Cut mealtime stress
Stay calm to help improve your toddler's eating habits.
All too easily, mealtimes with a picky eater can become an emotional minefield that can leave you in tears and your toddler angry and upset. You may find yourself resorting to all the things you swore you'd never do - like offering ice cream as a reward for eating vegetables or giving crisps because you're desperate for her to eat anything. The secret is to stay as calm as possible and not to get stressed by her picky preferences and point-blank refusals to eat.
Why mums get stressed about food
‘There are psychological reasons why we give so much importance to feeding children,' says psychotherapist Susie Orbach, author of Fat Is A Feminist Issue and pioneer in eating disorder study.
‘Feeding is one of the first ways we show love. Mums get stressed about feeding because they are uneasy with their own eating. They want to get their figures back and do right by their babies.
‘Mums get conflicting messages. They're told: feed the baby when it's hungry, but not every time it cries. Big babies are bonny, but don't set up future problems by overfeeding them.'
Mixed messages
As parents we express alarm if children refuse food, but we also unwittingly create anxiety about food. Says Susie: ‘We discourage children from eating crisps and chocolate, then use them as rewards or to comfort them. Skipping meals and dieting gives mixed messages too,' she adds.
Why won't she eat?
‘Children pick up on the fact that refusing to eat gets attention,' says Irene Addo, a health visitor for Southwark Primary Care Trust, London, who sees children with eating problems.
‘Refusal to eat isn't always about food - it can be about other things that are happening, like the birth of a sibling, starting nursery or moving house.' It can also be an issue of control for a child of parents who are hot on discipline.
Will she still grow?
‘Lots of parents swear their child eats nothing and worry she won't grow,' says Irene. ‘If this is the case, get your health visitor to check her on the growth charts.'
‘It's not unusual for under-fives to eat little, it's overall development that counts,' says dietician Lyndel Costain. ‘Toddlers get lots of calories from tiny portions. If you're concerned, write down everything she eats for a week. It may be better than you think, even if variety is limited,' he explains.
What is enough?
A 12 to 18-month-old child should have daily: four servings of starchy foods (bread, pasta, potatoes or cereal); four of fruit or vegetables (fresh, frozen, canned, dried or diluted juice); one to two of meat, poultry, fish, eggs, beans, lentils or tofu and 350ml of milk. A serving is an amount that would fit into the palm of her hand.
From 18 months to three years, toddlers need regular meals, plus nutritious snacks as their energy needs increase. If your toddler isn't keen on milk give full-fat yogurt or cheese daily.
Good eating habits
Research suggests that we have a lot to learn from the French. Lyndel says: ‘Levels of adult obesity in France are half those in the UK and experts believe much of this is due to the more structured way French parents encourage their children to eat.

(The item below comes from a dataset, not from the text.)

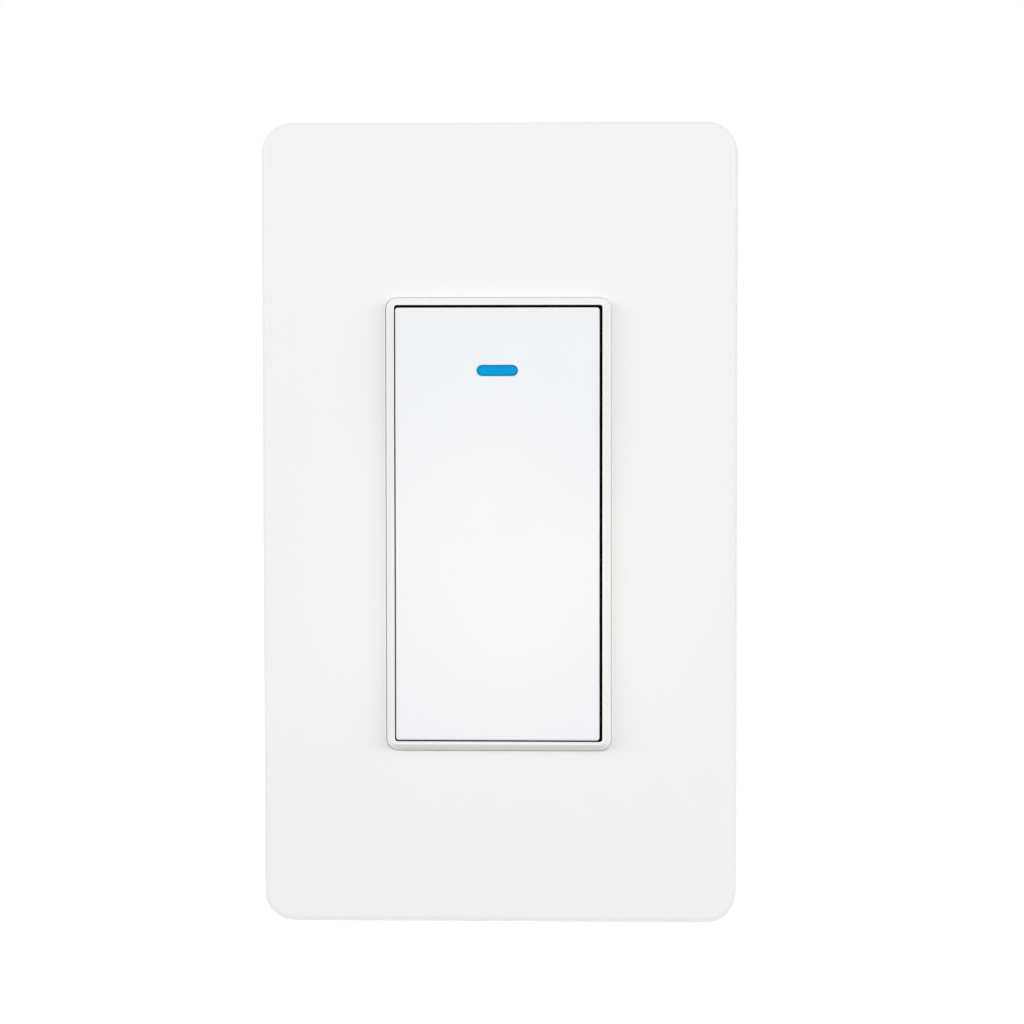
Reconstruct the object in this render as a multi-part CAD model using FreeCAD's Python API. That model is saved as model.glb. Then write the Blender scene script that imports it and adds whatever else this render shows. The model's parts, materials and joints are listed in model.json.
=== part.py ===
import FreeCAD, Part
import math
import os

# One-gang smart wall switch: screwless plate, collar with one press key, strap and body.
# Sizes are in millimetres. The wall surface is the plane y = 0, the front faces -y and z is up.
# The origin lies midway between the two box screws, in the plane of the wall.

V = FreeCAD.Vector
ORIGIN = V(0, 0, 0)
RIGHT = V(1, 0, 0)
INWARD = V(0, 1, 0)
UP = V(0, 0, 1)
wall_y = 0.0
touch = 1e-6
past = 1.0

# Wall plate
plate_w = 70.0
plate_h = 118.0
plate_depth = 6.0
plate_corner_r = 4.6
plate_draft = 0.3
plate_edge_r = 0.8
plate_face_t = 2.0
plate_side_t = 1.8
window_gap = 0.08
window_left = 0.04
window_down = 0.035
window_rib_w = 1.4
window_rib_gap = 0.25
snap_length = 9.0
snap_reach = 0.8
snap_height = 0.8
snap_gap = 0.1
snap_lead_in = 0.3
snap_land = 0.2
snap_across = 18.0
snap_up = 32.0
pry_notch_w = 8.0
pry_notch_depth = 1.1

# Collar that the key sits in
collar_w = 33.0
collar_h = 66.5
collar_corner_r = 1.7
collar_proud = 2.0
collar_foot = 0.4
rim_w = 1.28
opening_up = 0.18
rim_land = 0.25
rim_lip = 0.55
flank_bulge = 0.15
collar_wall = 0.65

# Key and the gaps round it
gap_left = 0.2
gap_right = 0.43
gap_top = 0.4
gap_bottom = 0.24
key_proud = 0.3
key_face_t = 1.8
key_skirt = 1.0
key_side = 2.8
key_corner_r = 0.4
key_edge_r = 0.25
key_travel = 1.2
key_rib_t = 1.0
key_rib_h = 1.4
key_rib_across = 10.5
key_rib_down = 26.0
key_rib_up = 18.0
boss_r = 2.2

# Hinge at the key's top end
hinge_from_edge = 2.7
hinge_behind = 3.9
hinge_across = 5.5
hinge_bar_r = 0.9
hinge_fit = 0.05
hinge_wall = 0.75
fork_w = 2.6
fork_side_gap = 0.2
hinge_mouth = 1.5

# Hooks that keep the key's lower end in
hook_across = 6.0
hook_w = 3.0
hook_t = 1.2
hook_catch = 0.8
hook_tip = 1.2
hook_from_edge = 2.9
hook_gap = 0.4
hook_rest = 0.05

# Light guide
bar_w = 6.0
bar_h = 1.6
bar_below_top = 9.15
guide_fit = 0.03
guide_flange_w = 8.4
guide_flange_h = 3.8
guide_flange_t = 0.9
guide_leg_r = 1.6
guide_leg_tip_r = 1.2
guide_leg = 2.1

# Tray behind the key
tray_wall = 0.55
tray_fit = 0.05
tray_floor = 1.5
bead_length = 4.0
bead_reach = 0.35
bead_height = 0.8
bead_y = -4.6
bead_up = 20.0
shield_r = 2.3
shield_t = 0.7
shield_front = 1.5
shield_rear = 1.7
post_r = 3.2
post_h = 1.2
floor_rib_h = 0.7
floor_rib_t = 1.0
floor_rib_pitch = 9.0
stem_gap = 0.8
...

‘They teach them about the importance of mealtimes, and there is little concern about children not eating enough.'
This approach contrasts with the USA where the focus is on letting children choose what, when and how much they eat. This approach leads to frequent snacking on high-fat and sugary foods and drinks and more excess weight gain.
Lyndel says: ‘Studies show that children who eat set meals with their family, eat more fruit and vegetables, have less fizzy drinks and eat less fat.
‘Similar results have been found if families eat together at the table as opposed to on the sofa in front of the television. Watching less TV also helps - prevent obesity in children.'
Dos and Don't's
Susie Orbach offers this advice to make mealtimes less stressful.
Do introduce your child to mashed versions of what you eat, including spicy foods.
Don't force her to eat spoonfuls of food she turns away from - she may genuinely not like the taste or may not feel hungry.
Do include your baby in family meals - get a clip-on baby seat for your kitchen table so he feels part of it.
Don't blackmail her into eating vegetables with the promise of sweets or a pudding afterwards.
Do show that you really relish your food.
Don't differentiate between kids' and adult foods. Children's tastes are as sophisticated as the foods they are exposed to.
Do put lots of different kinds of food out and let the children decide what they fancy of each.
Don't reward them, cheer them up or jolly them along with food unless you know they are genuinely hungry.